If there is duplicate ID/FIELD data, the last value prevails.

For example, if the input stream is:

ID	FIELD	VALUE
1	NAME	FRED SMITH
1	NAME	JOHN BROWN
1	PHONE	(101)111-2222

The output record will be:

ID	NAME	PHONE
1	JOHN BROWN	(101)111-2222

Table to Stream

The Table to Stream tool is the logical complement of Stream To Table tool. It converts each cell of an input table into a new record containing three columns:

ID: unique identifier of the record. This can either be an existing unique ID, or a unique number generated by the Table To Stream tool. You can specify this to be something other than ID.
FIELD: the name of the field.
VALUE: the value of the field, converted to text.

This tool is particularly useful for the following tasks.

Performing the same calculation on every field

Because all columns are represented identically, a single operation on the VALUE field can change all columns at once. However, you are limited to computations that make sense for the original data type. See the sample project table_to_stream_and_back for an example of how to use this tool in conjunction with Stream To Table to perform calculations on multiple columns at once.

Data profiling

The Table to Stream tool can be used with the Summarize tool to generate profiles (such as counts, null counts, top N most common values) of multiple columns simultaneously.

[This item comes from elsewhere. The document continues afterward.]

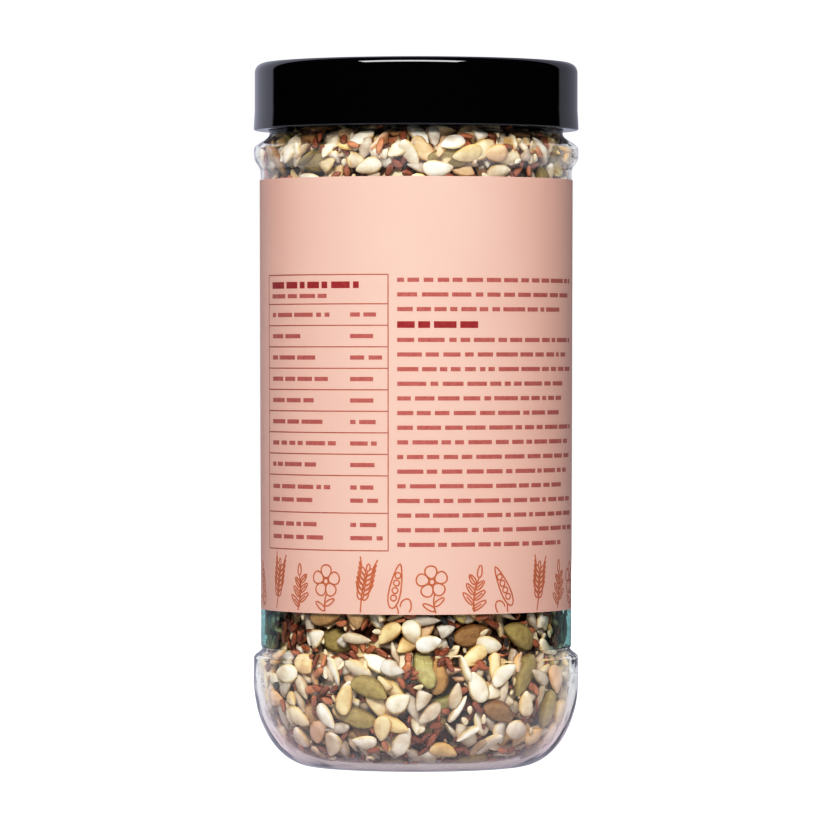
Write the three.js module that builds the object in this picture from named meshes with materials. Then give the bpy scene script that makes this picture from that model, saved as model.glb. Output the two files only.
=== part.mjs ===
// Tall clear PET jar of mixed seeds with a black screw cap and a printed wrap label.
// Millimetres, +Z up. The origin is the centre of the contact ring that the jar stands on.

import * as THREE from 'three';

// ---- Driving dimensions -------------------------------------------------------------------

const SEGMENTS = 48;               // facets round every turned piece, in phase so that gaps stay even
const ARC_STEPS = 6;               // facets along a quarter arc of a profile
const BLEND_STEPS = 4;             // facets along a smooth step of a profile
const BASE_STEPS = 3;              // facets along the domed base
const GAP = 0.3;                   // clearance between neighbouring pieces

// Cap
const TOTAL_HEIGHT = 195.6;
const CAP_RADIUS = 45.0;
const CAP_LIP_RADIUS = 45.3;       // the skirt flares a little towards its lower lip
const CAP_HEIGHT = 18.7;
const CAP_FLARE_HEIGHT = 5.5;
const CAP_EDGE_RADIUS = 2.7;       // round edge between top and skirt
const CAP_TOP_THICKNESS = 1.6;
const CAP_LIP_BEVEL = 0.5;

// Jar, outside
const NECK_RADIUS = 40.9;
const NECK_WALL = 1.6;
const NECK_FOOT_HEIGHT = 175.8;    // where the neck meets the shoulder bead
const BEAD_RADIUS = 45.2;
const BEAD_HEIGHT = 170.6;         // middle of the bead's crest
const BEAD_CREST_WIDTH = 2.0;
const WAIST_TOP_RADIUS = 43.35;    // the label recess tapers very slightly downwards
const WAIST_BOTTOM_RADIUS = 43.0;
const WAIST_TOP_HEIGHT = 165.3;
const WAIST_BOTTOM_HEIGHT = 32.8;
const HEEL_RADIUS = 45.3;
const HEEL_TOP_HEIGHT = 30.2;
const HEEL_ARC_HEIGHT = 24.0;      // height of the elliptical corner under the heel
const CONTACT_OUTER_RADIUS = 29.0;
const CONTACT_INNER_RADIUS = 26.0;
const PUSH_UP_HEIGHT = 5.5;        // rise of the domed base inside the contact ring

// Jar, wall
const BODY_WALL = 0.8;
const BASE_WALL = 1.5;

// Label
const LABEL_TOP_HEIGHT = 163.0;
const LABEL_BOTTOM_HEIGHT = 33.2;
const LABEL_THICKNESS = 0.2;
const LABEL_GAP = 0.2;

// Seeds
const FILL_EDGE_HEIGHT = 174.8;    // where the heap meets the neck
const FILL_HEAP_RISE = 8.5;        // from there up to the heap's middle, inside the cap
const HEAP_ROUNDNESS = 1.4;        // 1 is a sharp cone, 2 a flat dome
const HEAP_RINGS = [0.85, 0.68, 0.5, 0.32, 0.16, 0];
const BUMP_HEIGHT = 0.7;           // unevenness of the heap, up and down
const BUMP_LENGTH = 5.5;

// ---- Profiles -----------------------------------------------------------------------------

const point = (radius, height) => new THREE.Vector2(radius, height);

/** Points on an elliptical arc round (radius, height), from one angle to another in quarter turns. */
function arc(radius, height, wide, tall, from, to) {
  return Array.from({ length: ARC_STEPS + 1 }, (_, i) => {
    const angle = (from + (to - from) * i / ARC_STEPS) * Math.PI / 2;
    return point(radius + wide * Math.cos(angle), height + tall * Math.sin(angle));
  });
}

/** Points on a smooth S between two points of a profile, parallel to the axis at both ends. */
function blend(start, end) {
  return Array.from({ length: BLEND_STEPS + 1 }, (_, i) => {
    const share = i / BLEND_STEPS;
    const eased = (1 - Math.cos(Math.PI * share)) / 2;
    return point(start.x + (end.x - start.x) * eased, start.y + (end.y - start.y) * share);
  });
}

/** The jar's wall from the contact ring up to a neck of this radius, drawn in by inset. */
function wallProfile(inset, neckRadius) {
  const heelRise = HEEL_ARC_HEIGHT - inset;
  const heelWide = HEEL_RADIUS - CONTACT_OUTER_RADIUS - inset;
  const at = (radius, height) => point(radius - inset, height);
  return [
    ...arc(CONTACT_OUTER_RADIUS, HEEL_ARC_HEIGHT, heelWide, heelRise, -1, 0),
    ...blend(at(HEEL_RADIUS, HEEL_TOP_HEIGHT), at(WAIST_BOTTOM_RADIUS, WAIST_BOTTOM_HEIGHT)),
    ...blend(at(WAIST_TOP_RADIUS, WAIST_TOP_HEIGHT),
      at(BEAD_RADIUS, BEAD_HEIGHT - BEAD_CREST_WIDTH / 2)),
    ...blend(at(BEAD_RADIUS, BEAD_HEIGHT + BEAD_CREST_WIDTH / 2),
      point(neckRadius, NECK_FOOT_HEIGHT)),
  ];
}

/** The domed base from the axis out to the contact ring, raised by lift. */
function baseProfile(lift) {
  return Array.from({ length: BASE_STEPS + 1 }, (_, i) => {
    const share = i / BASE_STEPS;
    const rise = PUSH_UP_HEIGHT * (1 - share * share);
    return point(CONTACT_INNER_RADIUS * share, rise + lift);
  });
}

/** A turned solid, standing along Z, from a profile of radius and height. */
function turned(profile) {
  const geometry = new THREE.LatheGeometry(profile, SEGMENTS);
  geometry.rotateX(Math.PI / 2);
  return geometry;
}

function piece(name, geometry, look) {
  const mesh = new THREE.Mesh(geometry, new THREE.MeshStandardMaterial(look));
  mesh.name = name;
  return mesh;
}

// ---- Pieces -------------------------------------------------------------------------------

const capInside = TOTAL_HEIGHT - CAP_TOP_THICKNESS;
const rimHeight = capInside - GAP;

/** Blow-moulded jar: open neck, shoulder bead, label recess, heel and domed base. */
function jar() {
  const neckInside = NECK_RADIUS - NECK_WALL;
  const outside = [
    ...baseProfile(0),
    ...wallProfile(0, NECK_RADIUS),
    point(NECK_RADIUS, rimHeight),
  ];
  const inside = [
    ...baseProfile(BASE_WALL),
    ...wallProfile(BODY_WALL, neckInside),
    point(neckInside, rimHeight),
  ];
  const profile = [...outside, ...inside.reverse()];
  return piece('jar', turned(profile), {
    color: '#e8eceb', roughness: 0.06, metalness: 0, transparent: true, opacity: 0.3,
  });
}

/** Moulded cap: flat top, round edge and a smooth skirt that closes over the neck. */
function cap() {
  const bottom = TOTAL_HEIGHT - CAP_HEIGHT;
  const bore = NECK_RADIUS + GAP;
  const edge = arc(CAP_RADIUS - CAP_EDGE_RADIUS, TOTAL_HEIGHT - CAP_EDGE_RADIUS,
    CAP_EDGE_RADIUS, CAP_EDGE_RADIUS, 0, 1);
  const profile = [
    point(0, capInside),
    point(bore, capInside),
    point(bore, bottom),
    point(CAP_LIP_RADIUS - CAP_LIP_BEVEL, bottom),
    point(CAP_LIP_RADIUS, bottom + CAP_LIP_BEVEL),
    point(CAP_RADIUS, bottom + CAP_FLARE_HEIGHT),
    ...edge,
    point(0, TOTAL_HEIGHT),
  ];
  return piece('cap', turned(profile), { color: '#0c0c0f', roughness: 0.12, metalness: 0 });
}

/** Printed film wrapped once round the recess. */
function label() {
  const inner = LABEL_GAP;
  const outer = LABEL_GAP + LABEL_THICKNESS;
  const radiusAt = (height) => WAIST_BOTTOM_RADIUS + (WAIST_TOP_RADIUS - WAIST_BOTTOM_RADIUS)
    * (height - WAIST_BOTTOM_HEIGHT) / (WAIST_TOP_HEIGHT - WAIST_BOTTOM_HEIGHT);
  const low = radiusAt(LABEL_BOTTOM_HEIGHT);
  const high = radiusAt(LABEL_TOP_HEIGHT);
  const profile = [
    point(low + inner, LABEL_BOTTOM_HEIGHT),
    point(low + outer, LABEL_BOTTOM_HEIGHT),
    point(high + outer, LABEL_TOP_HEIGHT),
    point(high + inner, LABEL_TOP_HEIGHT),
    point(low + inner, LABEL_BOTTOM_HEIGHT),
  ];
  return piece('label', turned(profile), { color: '#f2cbb8', roughness: 0.45, metalness: 0 });
}

/** The seeds as one body that fills the jar, heaped up to an uneven top inside the cap. */
function seeds() {
  const rim = NECK_RADIUS - NECK_WALL - GAP;
  const heap = HEAP_RINGS.map((share) => point(
    rim * share, FILL_EDGE_HEIGHT + FILL_HEAP_RISE * (1 - share ** HEAP_ROUNDNESS),
  ));
  const profile = [
    ...baseProfile(BASE_WALL + GAP),
    ...wallProfile(BODY_WALL + GAP, rim).filter((place) => place.y < FILL_EDGE_HEIGHT - GAP),
    point(rim, FILL_EDGE_HEIGHT),
    ...heap,
  ];
  const geometry = turned(profile);
  const places = geometry.attributes.position;
  for (let i = 0; i < places.count; i += 1) {
    const height = places.getZ(i);
    if (height > FILL_EDGE_HEIGHT + GAP) {
      const bump = Math.sin(places.getX(i) / BUMP_LENGTH) * Math.cos(places.getY(i) / BUMP_LENGTH);
      places.setZ(i, height + BUMP_HEIGHT * bump);
    }
  }
  return piece('seeds', geometry, { color: '#b9a47c', roughness: 0.75, metalness: 0 });
}

const jarOfSeeds = new THREE.Group();
jarOfSeeds.add(jar(), cap(), label(), seeds());

export default jarOfSeeds;
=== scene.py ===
import bpy
import numpy as np
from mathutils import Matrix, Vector


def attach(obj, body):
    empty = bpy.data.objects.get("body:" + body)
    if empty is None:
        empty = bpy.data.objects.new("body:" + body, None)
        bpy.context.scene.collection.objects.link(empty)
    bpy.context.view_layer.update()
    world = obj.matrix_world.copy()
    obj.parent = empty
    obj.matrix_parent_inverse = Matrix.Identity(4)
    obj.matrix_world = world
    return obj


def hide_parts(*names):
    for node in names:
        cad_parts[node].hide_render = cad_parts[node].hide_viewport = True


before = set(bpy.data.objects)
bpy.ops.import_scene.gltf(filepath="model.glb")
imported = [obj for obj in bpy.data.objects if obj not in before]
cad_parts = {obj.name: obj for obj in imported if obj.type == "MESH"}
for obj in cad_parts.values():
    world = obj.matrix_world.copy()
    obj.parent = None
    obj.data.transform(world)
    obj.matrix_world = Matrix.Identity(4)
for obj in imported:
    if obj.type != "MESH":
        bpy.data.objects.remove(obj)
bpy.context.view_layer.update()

# ---- Jar ------------------------------------------------------------------------------------
# A clear jar, stretch-blown from PET in one piece: a wide neck, a bead at the shoulder, a shallow
# recess for the label, a rounder heel and a base pushed up inside the ring that the jar stands on.
# All lengths are millimetres until a mesh is made; angle 0 faces the front, which is -Y.

NECK_RADIUS = 40.9
NECK_WALL = 1.6
NECK_FOOT = 175.8                  # heights, here and below, are above the contact ring
NECK_TOP = 193.7
NECK_BEVEL = 0.4
BORE_START = NECK_FOOT + 4.0       # where the inside has come up to the neck's full wall
BEAD_RADIUS = 45.2
BEAD_CREST = (169.6, 171.6)
WAIST_TOP = (43.35, 165.3)         # radius and height of the recess at its two ends
WAIST_FOOT = (43.0, 32.8)
HEEL_RADIUS = 45.3
HEEL_TOP = 30.2
CORNER_RISE = 24.0                 # the elliptical corner between heel and contact ring
RING_RADII = (26.0, 29.0)
PUSH_UP = 5.5
BASE_WALL = 1.8
WALL_HEIGHTS = (0, 12, 24, 30, 33.5)
WALLS = (2.2, 2.1, 1.8, 1.4, 0.5)  # at these heights: thinnest where the blow drew it out most
LABEL_FOOT = 33.2                  # the label clings to the wall between these heights
LABEL_TOP = 163.0
DULL_STEPS = (31.5, 173.7)         # heights of the steps between heel, recess and neck
JAR_SIDES = 192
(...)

Table to Stream tool configuration parameters

The Table to Stream tool has a single configuration parameter in addition to the standard execution options.

Parameter	Description
ID field	If specified, the field to use as the record ID. If not specified, a sequential number will be generated.

Configure the Table to Stream tool

Select the Table to Stream tool.
Go to the Configuration tab on the Properties pane.
Optionally, select ID field, and then select the field you wish to use as the record ID.
Optionally, go to the Execution tab, and then set Web service options.